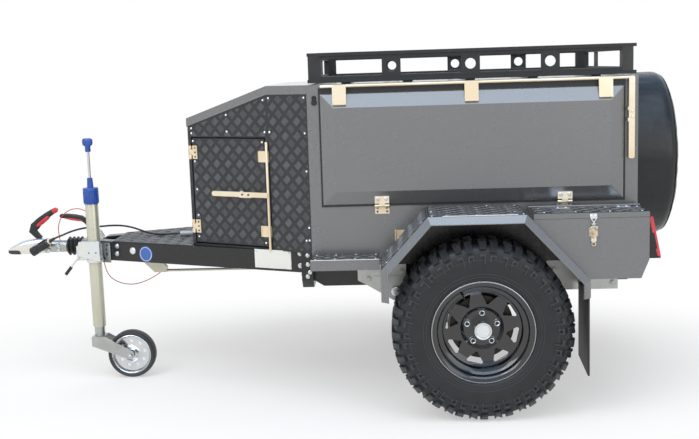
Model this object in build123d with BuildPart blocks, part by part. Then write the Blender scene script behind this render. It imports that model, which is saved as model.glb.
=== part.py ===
from build123d import *
import math
import os

# Off-road box trailer, in millimetres.
# Origin: bottom centre of the whole trailer, on the ground it stands on.
# +X runs from the coupling to the spare wheel, -Y is the trailer's left side, +Z is up.

os.makedirs("parts", exist_ok=True)

# Lengths from the coupling's nose to the spare wheel cover's rear face, and the body's half-width
coupling_to_body = 1524.0
body_length = 1361.0
cover_gap = 0.3
cover_depth = 235.0
nose_x = -(coupling_to_body + body_length + cover_gap + cover_depth) / 2
body_x = nose_x + coupling_to_body
rear_x = body_x + body_length
axle_setback = 696.0
axle_x = body_x + axle_setback
body_half = 585.0
cut_half = 2 * body_half

# Wheels
tyre_radius = 366.5
tyre_width = 235.0
tyre_bead_radius = 196.0
rim_flange_radius = 208.0
rim_width = 203.0
rim_wall = 5.0
well_radius = 168.0
bead_gap = 0.25
wheel_gap = 64.5
wheel_y = body_half + wheel_gap + tyre_width / 2
axle_z = tyre_radius
tread_depth = 11.5
lug_pairs = 22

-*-

Given instruction: Output all of the data again, exactly.

Solution for this task:
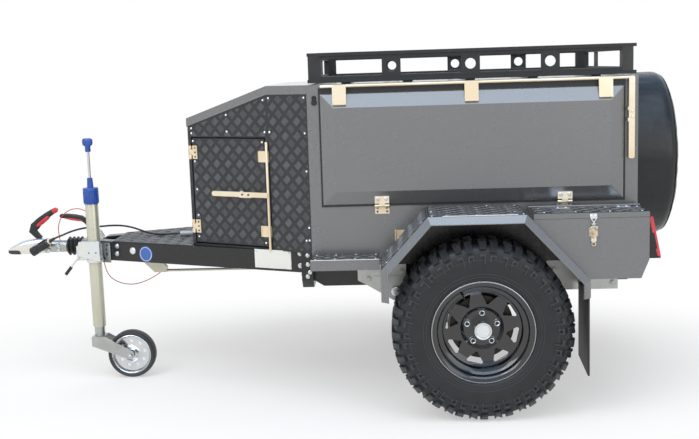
Model this object in build123d with BuildPart blocks, part by part. Then write the Blender scene script behind this render. It imports that model, which is saved as model.glb.
=== part.py ===
from build123d import *
import math
import os

# Off-road box trailer, in millimetres.
# Origin: bottom centre of the whole trailer, on the ground it stands on.
# +X runs from the coupling to the spare wheel, -Y is the trailer's left side, +Z is up.

os.makedirs("parts", exist_ok=True)

# Lengths from the coupling's nose to the spare wheel cover's rear face, and the body's half-width
coupling_to_body = 1524.0
body_length = 1361.0
cover_gap = 0.3
cover_depth = 235.0
nose_x = -(coupling_to_body + body_length + cover_gap + cover_depth) / 2
body_x = nose_x + coupling_to_body
rear_x = body_x + body_length
axle_setback = 696.0
axle_x = body_x + axle_setback
body_half = 585.0
cut_half = 2 * body_half

# Wheels
tyre_radius = 366.5
tyre_width = 235.0
tyre_bead_radius = 196.0
rim_flange_radius = 208.0
rim_width = 203.0
rim_wall = 5.0
well_radius = 168.0
bead_gap = 0.25
wheel_gap = 64.5
wheel_y = body_half + wheel_gap + tyre_width / 2
axle_z = tyre_radius
tread_depth = 11.5
lug_pairs = 22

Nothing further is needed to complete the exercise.